STATED TASK
Please write out the complete listing that follows, exactly as it reads.

SUPPLIED DATA
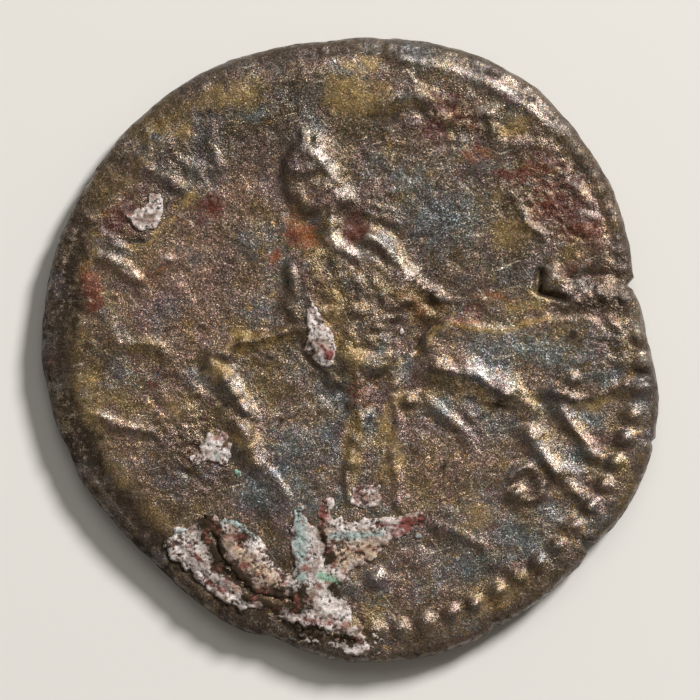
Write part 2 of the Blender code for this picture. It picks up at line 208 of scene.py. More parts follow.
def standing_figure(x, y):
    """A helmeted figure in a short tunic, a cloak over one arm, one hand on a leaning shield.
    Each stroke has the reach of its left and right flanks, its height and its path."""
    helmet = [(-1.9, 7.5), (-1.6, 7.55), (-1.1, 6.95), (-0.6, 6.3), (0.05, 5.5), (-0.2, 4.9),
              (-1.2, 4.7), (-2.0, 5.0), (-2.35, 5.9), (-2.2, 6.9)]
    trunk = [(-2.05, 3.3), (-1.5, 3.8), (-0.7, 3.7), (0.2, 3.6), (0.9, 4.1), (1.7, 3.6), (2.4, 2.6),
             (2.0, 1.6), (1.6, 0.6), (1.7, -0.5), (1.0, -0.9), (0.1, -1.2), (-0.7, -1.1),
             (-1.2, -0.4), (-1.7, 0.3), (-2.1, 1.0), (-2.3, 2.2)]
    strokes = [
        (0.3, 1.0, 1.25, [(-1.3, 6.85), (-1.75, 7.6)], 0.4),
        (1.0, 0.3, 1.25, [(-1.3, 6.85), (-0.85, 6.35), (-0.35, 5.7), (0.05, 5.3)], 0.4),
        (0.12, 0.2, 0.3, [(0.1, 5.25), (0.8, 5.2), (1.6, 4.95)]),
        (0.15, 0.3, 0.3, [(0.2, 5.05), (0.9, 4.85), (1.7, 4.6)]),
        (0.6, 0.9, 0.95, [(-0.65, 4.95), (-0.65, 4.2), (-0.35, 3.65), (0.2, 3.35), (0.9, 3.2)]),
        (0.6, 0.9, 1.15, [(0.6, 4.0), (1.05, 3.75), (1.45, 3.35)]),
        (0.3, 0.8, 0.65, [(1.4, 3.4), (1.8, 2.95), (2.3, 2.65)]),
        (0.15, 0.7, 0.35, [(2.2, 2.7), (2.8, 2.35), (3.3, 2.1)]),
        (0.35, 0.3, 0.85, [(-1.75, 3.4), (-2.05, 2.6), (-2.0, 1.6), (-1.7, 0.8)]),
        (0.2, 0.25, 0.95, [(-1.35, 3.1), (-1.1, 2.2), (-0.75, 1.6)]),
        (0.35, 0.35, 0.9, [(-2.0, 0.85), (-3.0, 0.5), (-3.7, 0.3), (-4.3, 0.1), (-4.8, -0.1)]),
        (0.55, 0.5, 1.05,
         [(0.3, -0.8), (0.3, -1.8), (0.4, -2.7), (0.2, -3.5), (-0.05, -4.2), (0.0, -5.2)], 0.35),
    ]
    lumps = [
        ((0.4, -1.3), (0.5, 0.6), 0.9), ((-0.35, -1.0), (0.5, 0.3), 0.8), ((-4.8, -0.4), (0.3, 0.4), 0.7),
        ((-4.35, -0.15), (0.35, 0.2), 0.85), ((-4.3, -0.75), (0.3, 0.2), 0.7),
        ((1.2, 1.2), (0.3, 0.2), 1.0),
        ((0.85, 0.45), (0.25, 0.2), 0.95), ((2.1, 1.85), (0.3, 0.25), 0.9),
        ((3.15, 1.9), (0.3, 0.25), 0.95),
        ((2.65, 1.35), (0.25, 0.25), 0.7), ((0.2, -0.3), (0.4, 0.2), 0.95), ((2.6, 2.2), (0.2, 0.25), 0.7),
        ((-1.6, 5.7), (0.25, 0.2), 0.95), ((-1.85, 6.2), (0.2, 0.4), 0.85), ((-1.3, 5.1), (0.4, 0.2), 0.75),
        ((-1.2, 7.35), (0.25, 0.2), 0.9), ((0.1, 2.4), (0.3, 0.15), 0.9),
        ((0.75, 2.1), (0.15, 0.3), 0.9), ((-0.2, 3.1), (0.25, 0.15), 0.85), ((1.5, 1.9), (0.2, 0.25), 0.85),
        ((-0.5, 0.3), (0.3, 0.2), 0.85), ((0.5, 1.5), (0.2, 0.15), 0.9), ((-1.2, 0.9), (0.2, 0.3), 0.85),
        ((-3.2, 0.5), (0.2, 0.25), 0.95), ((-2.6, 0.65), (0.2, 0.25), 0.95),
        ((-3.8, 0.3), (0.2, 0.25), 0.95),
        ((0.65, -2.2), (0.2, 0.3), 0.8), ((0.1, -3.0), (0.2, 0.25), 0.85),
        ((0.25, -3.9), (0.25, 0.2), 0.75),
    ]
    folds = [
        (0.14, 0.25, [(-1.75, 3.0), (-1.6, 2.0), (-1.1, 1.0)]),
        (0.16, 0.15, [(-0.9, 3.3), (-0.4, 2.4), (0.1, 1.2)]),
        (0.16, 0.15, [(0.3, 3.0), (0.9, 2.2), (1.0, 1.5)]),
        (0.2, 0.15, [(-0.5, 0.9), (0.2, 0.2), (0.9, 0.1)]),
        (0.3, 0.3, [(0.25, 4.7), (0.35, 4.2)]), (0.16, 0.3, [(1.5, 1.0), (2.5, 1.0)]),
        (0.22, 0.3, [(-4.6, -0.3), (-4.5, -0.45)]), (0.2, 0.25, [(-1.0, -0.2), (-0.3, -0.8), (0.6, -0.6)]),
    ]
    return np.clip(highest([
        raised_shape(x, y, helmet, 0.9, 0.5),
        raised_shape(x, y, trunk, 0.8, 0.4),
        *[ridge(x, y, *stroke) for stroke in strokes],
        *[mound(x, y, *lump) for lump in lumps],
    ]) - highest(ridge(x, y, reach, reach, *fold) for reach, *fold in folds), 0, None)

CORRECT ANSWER
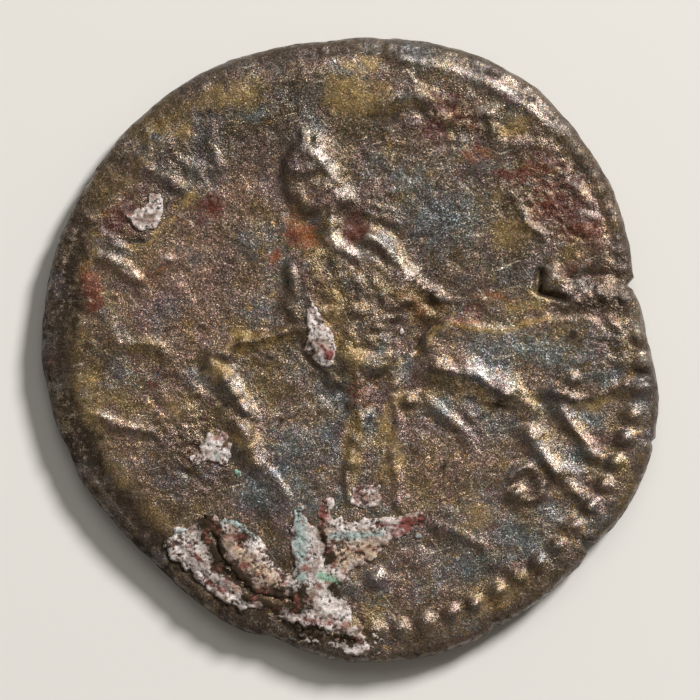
Write part 2 of the Blender code for this picture. It picks up at line 208 of scene.py. More parts follow.
def standing_figure(x, y):
    """A helmeted figure in a short tunic, a cloak over one arm, one hand on a leaning shield.
    Each stroke has the reach of its left and right flanks, its height and its path."""
    helmet = [(-1.9, 7.5), (-1.6, 7.55), (-1.1, 6.95), (-0.6, 6.3), (0.05, 5.5), (-0.2, 4.9),
              (-1.2, 4.7), (-2.0, 5.0), (-2.35, 5.9), (-2.2, 6.9)]
    trunk = [(-2.05, 3.3), (-1.5, 3.8), (-0.7, 3.7), (0.2, 3.6), (0.9, 4.1), (1.7, 3.6), (2.4, 2.6),
             (2.0, 1.6), (1.6, 0.6), (1.7, -0.5), (1.0, -0.9), (0.1, -1.2), (-0.7, -1.1),
             (-1.2, -0.4), (-1.7, 0.3), (-2.1, 1.0), (-2.3, 2.2)]
    strokes = [
        (0.3, 1.0, 1.25, [(-1.3, 6.85), (-1.75, 7.6)], 0.4),
        (1.0, 0.3, 1.25, [(-1.3, 6.85), (-0.85, 6.35), (-0.35, 5.7), (0.05, 5.3)], 0.4),
        (0.12, 0.2, 0.3, [(0.1, 5.25), (0.8, 5.2), (1.6, 4.95)]),
        (0.15, 0.3, 0.3, [(0.2, 5.05), (0.9, 4.85), (1.7, 4.6)]),
        (0.6, 0.9, 0.95, [(-0.65, 4.95), (-0.65, 4.2), (-0.35, 3.65), (0.2, 3.35), (0.9, 3.2)]),
        (0.6, 0.9, 1.15, [(0.6, 4.0), (1.05, 3.75), (1.45, 3.35)]),
        (0.3, 0.8, 0.65, [(1.4, 3.4), (1.8, 2.95), (2.3, 2.65)]),
        (0.15, 0.7, 0.35, [(2.2, 2.7), (2.8, 2.35), (3.3, 2.1)]),
        (0.35, 0.3, 0.85, [(-1.75, 3.4), (-2.05, 2.6), (-2.0, 1.6), (-1.7, 0.8)]),
        (0.2, 0.25, 0.95, [(-1.35, 3.1), (-1.1, 2.2), (-0.75, 1.6)]),
        (0.35, 0.35, 0.9, [(-2.0, 0.85), (-3.0, 0.5), (-3.7, 0.3), (-4.3, 0.1), (-4.8, -0.1)]),
        (0.55, 0.5, 1.05,
         [(0.3, -0.8), (0.3, -1.8), (0.4, -2.7), (0.2, -3.5), (-0.05, -4.2), (0.0, -5.2)], 0.35),
    ]
    lumps = [
        ((0.4, -1.3), (0.5, 0.6), 0.9), ((-0.35, -1.0), (0.5, 0.3), 0.8), ((-4.8, -0.4), (0.3, 0.4), 0.7),
        ((-4.35, -0.15), (0.35, 0.2), 0.85), ((-4.3, -0.75), (0.3, 0.2), 0.7),
        ((1.2, 1.2), (0.3, 0.2), 1.0),
        ((0.85, 0.45), (0.25, 0.2), 0.95), ((2.1, 1.85), (0.3, 0.25), 0.9),
        ((3.15, 1.9), (0.3, 0.25), 0.95),
        ((2.65, 1.35), (0.25, 0.25), 0.7), ((0.2, -0.3), (0.4, 0.2), 0.95), ((2.6, 2.2), (0.2, 0.25), 0.7),
        ((-1.6, 5.7), (0.25, 0.2), 0.95), ((-1.85, 6.2), (0.2, 0.4), 0.85), ((-1.3, 5.1), (0.4, 0.2), 0.75),
        ((-1.2, 7.35), (0.25, 0.2), 0.9), ((0.1, 2.4), (0.3, 0.15), 0.9),
        ((0.75, 2.1), (0.15, 0.3), 0.9), ((-0.2, 3.1), (0.25, 0.15), 0.85), ((1.5, 1.9), (0.2, 0.25), 0.85),
        ((-0.5, 0.3), (0.3, 0.2), 0.85), ((0.5, 1.5), (0.2, 0.15), 0.9), ((-1.2, 0.9), (0.2, 0.3), 0.85),
        ((-3.2, 0.5), (0.2, 0.25), 0.95), ((-2.6, 0.65), (0.2, 0.25), 0.95),
        ((-3.8, 0.3), (0.2, 0.25), 0.95),
        ((0.65, -2.2), (0.2, 0.3), 0.8), ((0.1, -3.0), (0.2, 0.25), 0.85),
        ((0.25, -3.9), (0.25, 0.2), 0.75),
    ]
    folds = [
        (0.14, 0.25, [(-1.75, 3.0), (-1.6, 2.0), (-1.1, 1.0)]),
        (0.16, 0.15, [(-0.9, 3.3), (-0.4, 2.4), (0.1, 1.2)]),
        (0.16, 0.15, [(0.3, 3.0), (0.9, 2.2), (1.0, 1.5)]),
        (0.2, 0.15, [(-0.5, 0.9), (0.2, 0.2), (0.9, 0.1)]),
        (0.3, 0.3, [(0.25, 4.7), (0.35, 4.2)]), (0.16, 0.3, [(1.5, 1.0), (2.5, 1.0)]),
        (0.22, 0.3, [(-4.6, -0.3), (-4.5, -0.45)]), (0.2, 0.25, [(-1.0, -0.2), (-0.3, -0.8), (0.6, -0.6)]),
    ]
    return np.clip(highest([
        raised_shape(x, y, helmet, 0.9, 0.5),
        raised_shape(x, y, trunk, 0.8, 0.4),
        *[ridge(x, y, *stroke) for stroke in strokes],
        *[mound(x, y, *lump) for lump in lumps],
    ]) - highest(ridge(x, y, reach, reach, *fold) for reach, *fold in folds), 0, None)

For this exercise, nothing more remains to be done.